There is only you, a warm cup, and a few minutes you have decided to keep undivided. Getting that part right is the only part that matters.
Making Tea Time Your Own — Begin by Subtracting
The most reliable way to build a tea time is not to add to your day but to take something away from it. Subtract the phone for ten minutes. Subtract the second task you were planning to do while you drink. Subtract the ambition to make it beautiful or impressive. What remains — a cup, some warmth, a little silence — is the whole of it.
Start small enough that it cannot fail. One tea, one cup, once a day. Choose a tea you already like. Let the water cool while you do nothing. Hold the cup before you drink. Notice one thing — the steam, the warmth, the color — and let that be the achievement. Over time the practice will find its own shape, and you may discover, as many have, that the few minutes you reclaimed were the steadiest part of the day.
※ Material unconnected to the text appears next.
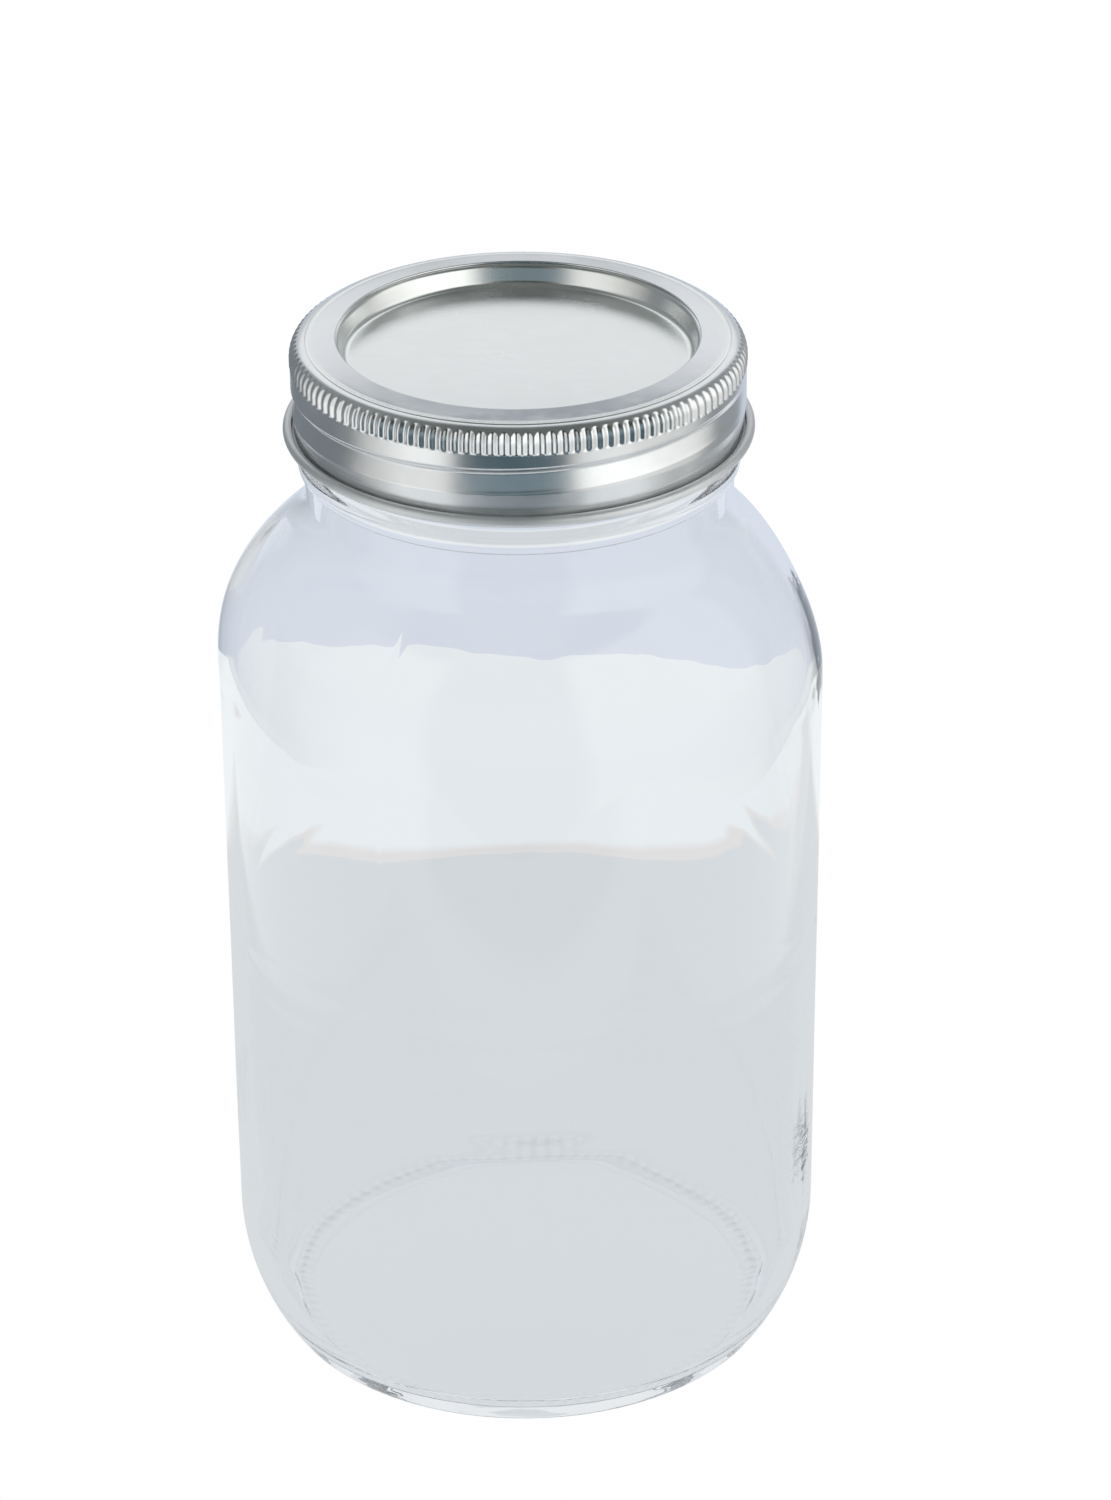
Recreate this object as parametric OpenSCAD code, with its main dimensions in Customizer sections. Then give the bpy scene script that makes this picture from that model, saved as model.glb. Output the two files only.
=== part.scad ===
// Mason jar with a two-piece lid: a blown glass jar with a continuous outside
// thread, a flat metal lid disc, the soft sealing ring bonded under it, and a
// threaded metal screw band. Millimetres, +Z up, and the origin is the centre
// of the ring that the jar stands on.

/* [Glass jar] */
// Height of the glass, from the standing ring to the rim
glass_h = 176.2; // [172:0.1:182]
// Outside diameter at the top of the straight side
body_d = 97.8; // [94:0.1:102]
// How much smaller the outside diameter is at the bottom of the side
body_taper = 1; // [0:0.1:2]
// Height where the straight side ends and the shoulder starts
shoulder_z = 119.5; // [117:0.1:121]
// Radius of the rounded shoulder
shoulder_r = 33; // [31:0.1:34]
// Radius of the hollow where the shoulder runs into the neck
neck_fillet_r = 9; // [7:0.1:10]
// Outside diameter of the neck
neck_d = 68.4; // [67:0.1:69]
// Radius of the rounded heel
heel_r = 36; // [30:0.5:40]
// Diameter of the ring that the jar stands on
standing_ring_d = 79; // [77:0.1:80]
// Width of the flat on the standing ring
standing_flat_w = 2; // [1:0.1:2.4]
// Wall thickness of the side, heel and shoulder
wall = 2.9; // [2.4:0.1:3.2]
// Thickness of the glass over the standing ring
ring_t = 3.4; // [3:0.1:4]
// Thickness of the glass at the middle of the base
base_t = 3.6; // [3.4:0.1:5]
// How far the middle of the base is pushed up
push_up = 3.2; // [2:0.1:4]
// Diameter of the mouth
mouth_d = 60.4; // [60:0.1:61]

/* [Thread] */
// Rise of the thread in one turn
thread_pitch = 6.35; // [6.2:0.01:6.5]
// Diameter of the glass under the thread
thread_root_d = 67.2; // [67:0.1:67.4]
// Diameter over the glass thread
thread_crest_d = 69.6; // [69.2:0.1:69.7]
// Length of the glass thread, in turns
thread_turns = 1.25; // [1:0.01:1.3]
// Distance from the rim down to the middle of the glass thread's upper end
thread_start_down = 3.2; // [3:0.1:3.6]

/* [Lid disc] */
// Outside diameter of the lid disc
disc_d = 68.3; // [68.2:0.1:68.5]
// Thickness of the lid sheet
disc_t = 0.25; // [0.2:0.01:0.3]
// Diameter of the sunken panel
panel_d = 54.6; // [52:0.1:55.2]
// Depth of the sunken panel below the raised rim of the disc
panel_depth = 3.3; // [2.5:0.1:3.6]
// How much higher the middle of the panel is than its edge
panel_crown = 0.3; // [0:0.1:1]

/* [Sealing ring] */
// Thickness of the sealing ring
seal_t = 0.92; // [0.8:0.01:1]
// Width of the sealing ring
seal_w = 2.9; // [2.5:0.1:3]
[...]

Frequently Asked Questions
What time of day is Japanese tea time?
There is no fixed hour. In daily Japanese life, tea is drunk throughout the day — with breakfast, after meals, in the mid-afternoon, and in the evening. The afternoon pause, somewhere between mid-morning and dusk, is the most natural slot for a deliberate tea time, but the right time is simply the moment you can give it your full attention. A quiet evening cup of low-caffeine hojicha is as valid as a bright morning sencha.
Which tea should I start with?
Sencha is the easiest and most representative place to begin. It is the everyday green tea of Japan, forgiving enough for a beginner yet rewarding when brewed with care. If you prefer something warmer and lower in caffeine, especially later in the day, hojicha is a gentle alternative. Start with one tea you enjoy rather than collecting several — restraint is part of the practice, and a single well-chosen leaf is plenty.
Do I need special equipment for a Japanese tea time?
No. A kettle, a cup, and good loose-leaf tea are enough to begin. A small teapot — a side-handled kyūsu — makes brewing green tea easier and more pleasant, but it is an improvement, not a requirement. The practice is defined by attention, not equipment. Begin with what you have, and add tools only if and when they genuinely deepen the moment.
A Final Thought: The Cup Asks You to Stop, Just for a Moment
A Japanese tea time, in the end, is a small daily argument against the idea that every minute must be filled. It says that a pause is not lost time but reclaimed time — that warmth in the hands and silence in the room are worth as much as anything you might have done instead.
The tea will steep whether you watch it or not. The cup will cool whether you notice or not. The whole quiet invitation of a tea time is to be there for the small transformation while it happens — to let one hour go unfilled, on purpose, and to find that the space you left open was the point all along.